The Shura Council held its regular weekly meeting on Monday under the chairmanship of HE the Speaker Ahmed bin Abdullah bin Zaid Al Mahmoud.
At the beginning of the meeting, the Council discussed a draft law on mortgaging movable funds.
The draft law includes 9 chapters and 49 articles, which aims to give companies and individuals the opportunity to acquire bank loans guaranteed by mortgaged movables and contribute to lowering the cost of loans by finding guarantees for banks that reduce the risk of default. The move will benefit small and medium-sized enterprises in playing a major role in enhancing the local economy.
The draft law also includes provisions related to the scope of application, establishing an electronic record at the Qatar Central Securities Depository (QCSD) and data needed to be recorded, establishing the right to mortgage and its entry into force, and establishing the rights of mortgagee.

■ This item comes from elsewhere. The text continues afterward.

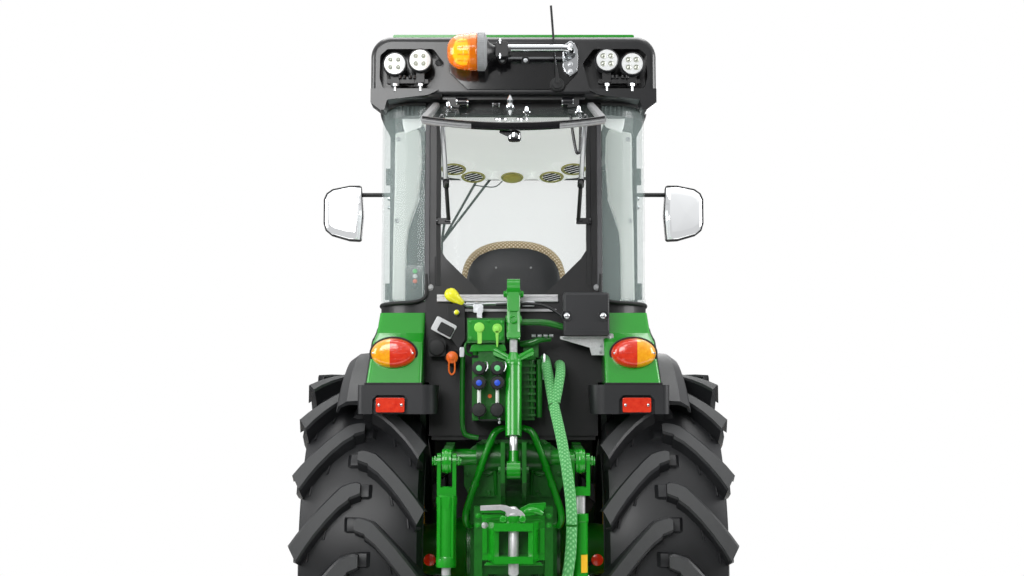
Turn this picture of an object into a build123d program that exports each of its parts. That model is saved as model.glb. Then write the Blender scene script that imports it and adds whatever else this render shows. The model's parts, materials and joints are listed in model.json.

After discussion, the Council decided to refer the aforementioned Draft Law to the Financial and Economic Affairs Committee to study it and submit a report thereon to the Council.
The Shura Council reviewed the report of the Financial and Economic Affairs Committee regarding a draft law amending some provisions of the Commercial Companies Law issued under Law No. 11 of 2015.
The amendment of some provisions of the aforementioned law aimed at enhancing the ease of capital flow, removing obstacles, reducing time and cost, diversifying non-oil income, developing market movement, and enhancing international competitiveness in the field of establishing and operating companies.
The draft law also added new provisions for the purposes of achieving the requirements of anti-money laundering and combating the financing of terrorism stipulated in the Law No. 20 of 2019 on combating money laundering and terrorism financing.
The amendments stipulated that the Minister of Commerce and Industry shall issue decisions regulating governance for private joint-stock companies. As for companies listed in the financial market, the authority shall issue decisions regulating their own governance, provided that the Board of Directors of the company is committed to implementing the aforementioned governance decisions, taking into account that the companies’ incorporation documents do not contain anything that contradicts with those decisions.
The amendments in the draft law specified how the members of the companys board of directors should be elected and the requirements that must be met by a member of the board of directors. The amendments included replacing some phrases and introducing definitions, in addition to the procedures for the meetings of the boards of directors of companies and their general assemblies. They also stipulated the possibility of holding the general assembly of the company through modern technology means in accordance with the rules determined by the Ministry of Commerce and Industry.
The report of the Financial and Economic Affairs Committee included a detailed presentation of the draft law, amendments and additional articles to the Commercial Companies Law, justifications for amendment and addition, and the committee inquiries to officials at the Ministry of Commerce and Industry, and the answers it received.
After discussion, the Council decided to approve the aforementioned Draft Law and referring its recommendations to the esteemed government.